REQUIRED WORK:
Find each line containing the string "code". Copy it.

GIVEN DATA:
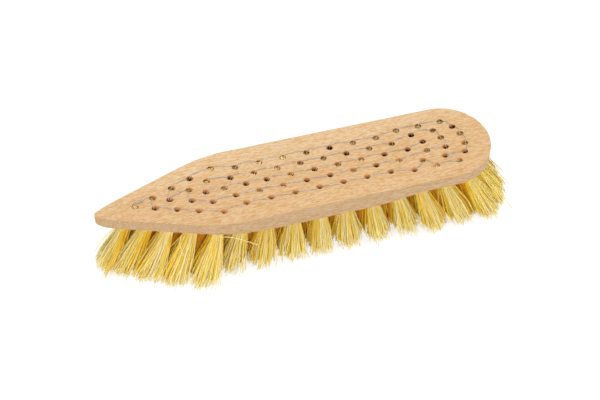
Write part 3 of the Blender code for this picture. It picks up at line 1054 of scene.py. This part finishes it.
def wire_points():
    """The wire's run: out of one hole, in a slack bow to the next, down and under its fold."""
    rng = random.Random(WIRE_SEED)
    order = stitching_order()
    points = []
    for number, (hole, following) in enumerate(zip(order, order[1:])):
        leaving = rim_direction(hole, following)
        entering = rim_direction(following, hole)
        start = past_rim(hole, leaving)
        end = past_rim(following, entering)
        along = (end - start).normalized()
        side = UP.cross(along)
        bow = rng.uniform(*WIRE_BOWS) * (1.0 if along.x > 0.0 else -1.0)
        hump = rng.uniform(*WIRE_HUMPS)
        if number == 0:
            start = knot_end()
            bow = FIRST_BOW
            hump = FIRST_HUMP
        else:
            points += [inside_rim(hole, leaving), start]
        for t, rise in HUMP_SHAPE:
            wave = side * bow * math.sin(math.pi * t)
            points.append(start.lerp(end, t) + UP * hump * rise + wave)
        points += [end, inside_rim(following, entering), fold_point(following)]
    for x, y, z in LOOSE_END:
        points.append(bore_point(order[-1], BRUSH_HEIGHT + z * MM) + Vector((x, y, 0.0)) * MM)
    return points


def knot_axis():
    """Where the twist beside the nose hole starts, and the way that it runs."""
    first, second = stitching_order()[:2]
    start = place(first) + Vector(KNOT_START) * MM
    along = (place(second) + Vector(KNOT_AIM) * MM - start).normalized()
    return start, along


def knot_end():
    """Where the wire leaves the twist for its first bow."""
    start, along = knot_axis()
    return start + along * (KNOT_LENGTH + KNOT_LEAD)


def knot_points():
    """Both strands of the twist beside the nose hole, from under the fold to the loose end."""
    hole = stitching_order()[0]
    start, along = knot_axis()
    side = UP.cross(along)
    count = KNOT_TURNS * KNOT_STEPS
    strands = []
    for phase, rim_turn in KNOT_STRANDS:
        rim = Vector((math.cos(rim_turn), math.sin(rim_turn), 0.0)) * BORE_DIAMETER / 2
        points = [fold_point(hole), place(hole) + rim * KNOT_IN_BORE - UP * WIRE_IN_DEPTH]
        points.append(place(hole) + rim * KNOT_OVER_RIM + UP * KNOT_RISE)
        for i in range(count + 1):
            turn = phase + 2 * math.pi * i / KNOT_STEPS
            ring = side * math.cos(turn) + UP * math.sin(turn)
            points.append(start + along * KNOT_LENGTH * i / count + ring * KNOT_RADIUS)
        strands.append(points)
    loose = strands[1][-1] + along * KNOT_TAIL + (UP - side) * KNOT_TAIL_SIDEWAYS
    strands[1].append(loose)
    return strands


def make_wire(material):
    """The whole wire as one curve with two splines: the run, and the twist's second strand."""
    run, tail = knot_points()
    splines = (smooth_path(run + wire_points(), WIRE_STEPS), smooth_path(tail, KNOT_TAIL_STEPS))
    curve = bpy.data.curves.new("wire", "CURVE")
    curve.dimensions = "3D"
    curve.bevel_depth = WIRE_DIAMETER / 2
    curve.bevel_resolution = WIRE_ROUNDNESS
    curve.use_fill_caps = True
    for points in splines:
        spline = curve.splines.new("POLY")
        spline.points.add(len(points) - 1)
        for target, point in zip(spline.points, points):
            target.co = (*point, 1.0)
    wire = link("wire", curve, material)
    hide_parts("stitching_wire")
    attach(wire, "root")


# Stage


def seen_directly(tree):
    """1 for what the camera, a mirror or glass sees, 0 for what lights the scene."""
    rays = tree.nodes.new("ShaderNodeLightPath").outputs
    seen = maths(tree, "MAXIMUM", rays["Is Camera Ray"], rays["Is Glossy Ray"])
    return maths(tree, "MAXIMUM", seen, rays["Is Transmission Ray"])


def make_floor():
    """A plain white floor that is as bright to the camera as the backdrop."""
    bpy.ops.mesh.primitive_plane_add(size=FLOOR_SIZE, location=(0.0, 0.0, -FLOOR_DROP))
    floor = bpy.context.object
    floor.name = "floor"
    material, tree = node_material("floor_white")
    seen = seen_directly(tree)
    white = (FLOOR_BOUNCE, FLOOR_BOUNCE, FLOOR_BOUNCE, 1.0)
    dull = (FLOOR_SEEN, FLOOR_SEEN, FLOOR_SEEN, 1.0)
    shader = surface(tree, mix_colour(tree, seen, white, dull), roughness=1.0, specular=0.0)
    shader.inputs["Emission Color"].default_value = (1.0, 1.0, 1.0, 1.0)
    tree.links.new(maths(tree, "MULTIPLY", seen, FLOOR_LIFT), shader.inputs["Emission Strength"])
    floor.data.materials.append(material)


def make_light(name, location, size, energy):
    """A square lamp that shines at the middle of the brush."""
    lamp = bpy.data.lights.new(name, "AREA")
    lamp.size = size
    lamp.energy = energy
    obj = link(name, lamp)
    obj.location = location
    obj.rotation_mode = "QUATERNION"
    obj.rotation_quaternion = (-Vector(location)).to_track_quat("-Z", "Y")


def make_world():
    """Even light all round, which the camera sees as plain white."""
    world = bpy.data.worlds.new("studio")
    bpy.context.scene.world = world
    world.use_nodes = True
    tree = world.node_tree
    background = tree.nodes["Background"]
    background.inputs["Color"].default_value = (1.0, 1.0, 1.0, 1.0)
    extra = maths(tree, "MULTIPLY", seen_directly(tree), 1.0 - WORLD_STRENGTH)
    tree.links.new(maths(tree, "ADD", extra, WORLD_STRENGTH), background.inputs["Strength"])


def make_camera():
    """The photograph's camera: its direction, and its place from the nose tip, were fitted."""
    level = math.cos(CAMERA_ELEVATION)
    rise = math.sin(CAMERA_ELEVATION)
    along = math.cos(CAMERA_AZIMUTH)
    across = math.sin(CAMERA_AZIMUTH)
    backward = Vector((across * level, -along * level, rise))
    right = Vector((along, across, 0.0))
    upward = backward.cross(right)
    offset = right * CAMERA_OFFSET[0] + upward * CAMERA_OFFSET[1] + backward * CAMERA_OFFSET[2]
    data = bpy.data.cameras.new("camera")
    data.sensor_width = SENSOR_WIDTH
    data.lens = PHOTO_FOCAL * SENSOR_WIDTH / PHOTO_WIDTH
    camera = link("camera", data)
    camera.location = Vector((NOSE_X, 0.0, BRUSH_HEIGHT)) + offset
    camera.rotation_mode = "QUATERNION"
    camera.rotation_quaternion = (-backward).to_track_quat("-Z", "Y")
    bpy.context.scene.camera = camera


make_camera()
make_world()
make_floor()
for lamp in LAMPS:
    make_light(*lamp)
bpy.context.scene.view_settings.view_transform = "Standard"

make_block(beech_material(), drilled_beech_material())
fibre = fibre_material()
number = 0
for node, holes in tuft_groups().items():
    for hole in holes:
        number += 1
        make_tuft(f"tuft_{number:02d}", hole, node, fibre, TUFT_SEED + number)
make_wire(wire_material())
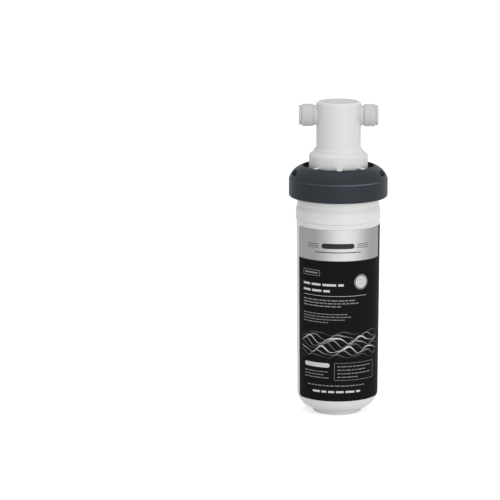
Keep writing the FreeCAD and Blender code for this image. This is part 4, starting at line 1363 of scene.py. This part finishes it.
@dataclass
class LockingCollar:
    """The dark twist collar with its shoulder pockets, bayonet ramps and entry notches.

    The angles are in degrees about Z from +X.
    """

    radius: float = boxed("locking_collar", 1, "x")
    base: float = boxed("locking_collar", 0, "z")
    lip_top: float = boxed("locking_collar", 1, "z")
    bottom_round: float = 2.5 * MM
    wall_height: float = 16.4 * MM
    shoulder_curve: float = 21.5 * MM
    crease_ease: float = 0.5 * MM
    opening: float = 36.9 * MM
    lip_height: float = 4.0 * MM
    bore: float = 41.2 * MM
    neck_bore: float = 42.75 * MM
    bore_edge: float = 0.4 * MM
    wall: float = 3.0 * MM
    floor_height: float = 3.5 * MM
    cavity_height: float = 13.5 * MM
    cavity_slope: float = 2.5 * MM
    drop: float = 6.0 * MM
    twist: float = 90.0
    thread_pitch: float = 120.0
    section_pitch: float = 1.5
    lug_half: float = 11.0
    notch_margin: float = 3.0
    stop_gap: float = 2.0
    stop_width: float = 3.0
    stop_top: float = 12.0 * MM
    notch_radius: float = 47.15 * MM
    pocket_inner: float = 44.4 * MM
    pocket_rim: float = 2.55 * MM
    pocket_drop: float = 11.7 * MM
    pocket_half: float = 6.5
    pocket_pitch: float = 17.0
    pocket_draft: float = 0.45 * MM

    @property
    def crease(self) -> Point:
        """The radius and height at which the shoulder starts."""
        return (self.radius, self.base + self.bottom_round + self.wall_height)

    def build(self) -> None:
        """Makes the collar as one ring of sections that differ with the angle."""
        piece = Piece("twist_collar", Body.COLLAR, Slot.COLLAR, [COLLAR_SLATE], ["locking_collar"])
        rows = []
        for bearing in self._bearings():
            angle = radians(bearing)
            rows.append([piece.mesh.verts.new(about_z(*point, angle)) for point in self._section(bearing)])
        fill(piece.mesh, rows, True)
        piece.done()

    def _bearings(self) -> list[float]:
        """The angles of the sections, close together at the edges of pockets, ramps and notches."""
        marks = [self.section_pitch * step for step in range(round(360.0 / self.section_pitch))]
        for middle in self._pocket_middles():
            for edge in (middle - self.pocket_half, middle + self.pocket_half):
                marks += [edge + 0.12 * step for step in range(-6, 7)]
        for turn in (0.0, self.thread_pitch, 2.0 * self.thread_pitch):
            for edge in (
                -self.lug_half - self.stop_gap - self.stop_width,
                -self.lug_half - self.stop_gap,
                self.twist - self.lug_half - self.notch_margin,
                self.twist + self.lug_half + self.notch_margin,
            ):
                marks += [turn + edge + offset for offset in (-0.06, 0.06)]
        return sorted({round(mark % 360.0, 3) for mark in marks})

    def _pocket_middles(self) -> list[float]:
        """The angles of the six grip pockets."""
        return [side + self.pocket_pitch * place for side in (0.0, 180.0) for place in (-1, 0, 1)]

    def _pocket(self, radius: float, bearing: float) -> float:
        """How deep in a pocket a place of the shoulder is, from 0 outside to 1 at its floor."""
        draft = degrees(self.pocket_draft / radius)
        away = min(abs((bearing - middle + 180.0) % 360.0 - 180.0) for middle in self._pocket_middles())
        share = 1.0 - smooth_step(self.pocket_half - draft, self.pocket_half + draft, away)
        inner, outer = (
            smooth_step(edge - self.pocket_draft, edge + self.pocket_draft, radius)
            for edge in (self.pocket_inner, self.radius - self.pocket_rim)
        )
        return share * inner * (1.0 - outer)

    def _cavity_floor(self, bearing: float) -> float:
        """Height of the bayonet's floor: ramp, stop or plain floor between them."""
        plain = self.base + self.floor_height
        stop_end = -self.lug_half - self.stop_gap
        stop_start = stop_end - self.stop_width
        local = (bearing - stop_start) % self.thread_pitch + stop_start
        if local < stop_end:
            return plain + self.stop_top - self.floor_height / 2.0
        if local < self.twist - self.lug_half - self.notch_margin:
            return plain + self.drop * (1.0 - local / self.twist)
        return plain

    def _neck_radius(self, bearing: float) -> float:
        """Radius of the opening below: the neck's bore, or wider at the three entry notches."""
        half_pitch = self.thread_pitch / 2.0
        away = abs((bearing - self.twist + half_pitch) % self.thread_pitch - half_pitch)
        return self.notch_radius if away < self.lug_half + self.notch_margin else self.neck_bore

    def _section(self, bearing: float) -> list[Point]:
        """The collar's section at an angle, always with the same number of points.

        Args:
            bearing: The angle.

        Returns:
            The section's points as (radius, height).
        """
        neck = self._neck_radius(bearing)
        inner_wall = self.radius - self.wall
        floor_edge = max(neck, self.neck_bore + self.bore_edge)
        plain = self.base + self.floor_height
        floor = self._cavity_floor(bearing)
        cavity = plain + self.cavity_height
        lip_base = self.lip_top - self.lip_height
        outside = trace(
            (
                (self.notch_radius + self.bore_edge, self.base),
                (self.radius - self.bottom_round, self.base),
                (self.radius, self.base + self.bottom_round, 0.0, self.bottom_round),
                (*self.crease, self.crease_ease),
                (self.opening, self.lip_top, 0.5 * MM, self.shoulder_curve),
                (self.opening, lip_base, 0.5 * MM),
                (self.bore, lip_base),
            ),
            closed=False,
        )
        pocket_floor = self.lip_top - self.pocket_drop
        carved = []
        for radius, height in self._dense_shoulder(outside):
            share = self._pocket(radius, bearing) if height > self.crease[1] else 0.0
            carved.append((radius, height - (height - pocket_floor) * share))
        return [
            (neck, self.base + self.bore_edge),
            (neck + self.bore_edge if neck < self.notch_radius else neck, self.base),
            *carved,
            (self.bore, cavity + self.cavity_slope),
            (inner_wall, cavity),
            (inner_wall, floor),
            (floor_edge, floor),
            (floor_edge, plain),
            (neck, plain),
        ]

    def _dense_shoulder(self, points: Sequence[Point]) -> list[Point]:
        """Adds points to the shoulder at the inner and outer edges of the pockets.

        Args:
            points: The section's outer points, up one side.

        Returns:
            The points with the extra ones, in order.
        """
        edges = (self.pocket_inner, self.radius - self.pocket_rim)
        wanted = [edge + self.pocket_draft * step / 3.0 for edge in edges for step in range(-4, 5)]
        dense: list[Point] = [points[0]]
        for before, after in zip(points, points[1:]):
            if before[1] >= self.crease[1] - 1e-6 and after[1] > before[1]:
                inside = [radius for radius in wanted if after[0] < radius < before[0]]
                shares = sorted((before[0] - radius) / (before[0] - after[0]) for radius in inside)
                dense += [between(before, after, share) for share in shares]
            dense.append(after)
        return dense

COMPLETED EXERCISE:
Write part 3 of the Blender code for this picture. It picks up at line 1054 of scene.py. This part finishes it.
Keep writing the FreeCAD and Blender code for this image. This is part 4, starting at line 1363 of scene.py. This part finishes it.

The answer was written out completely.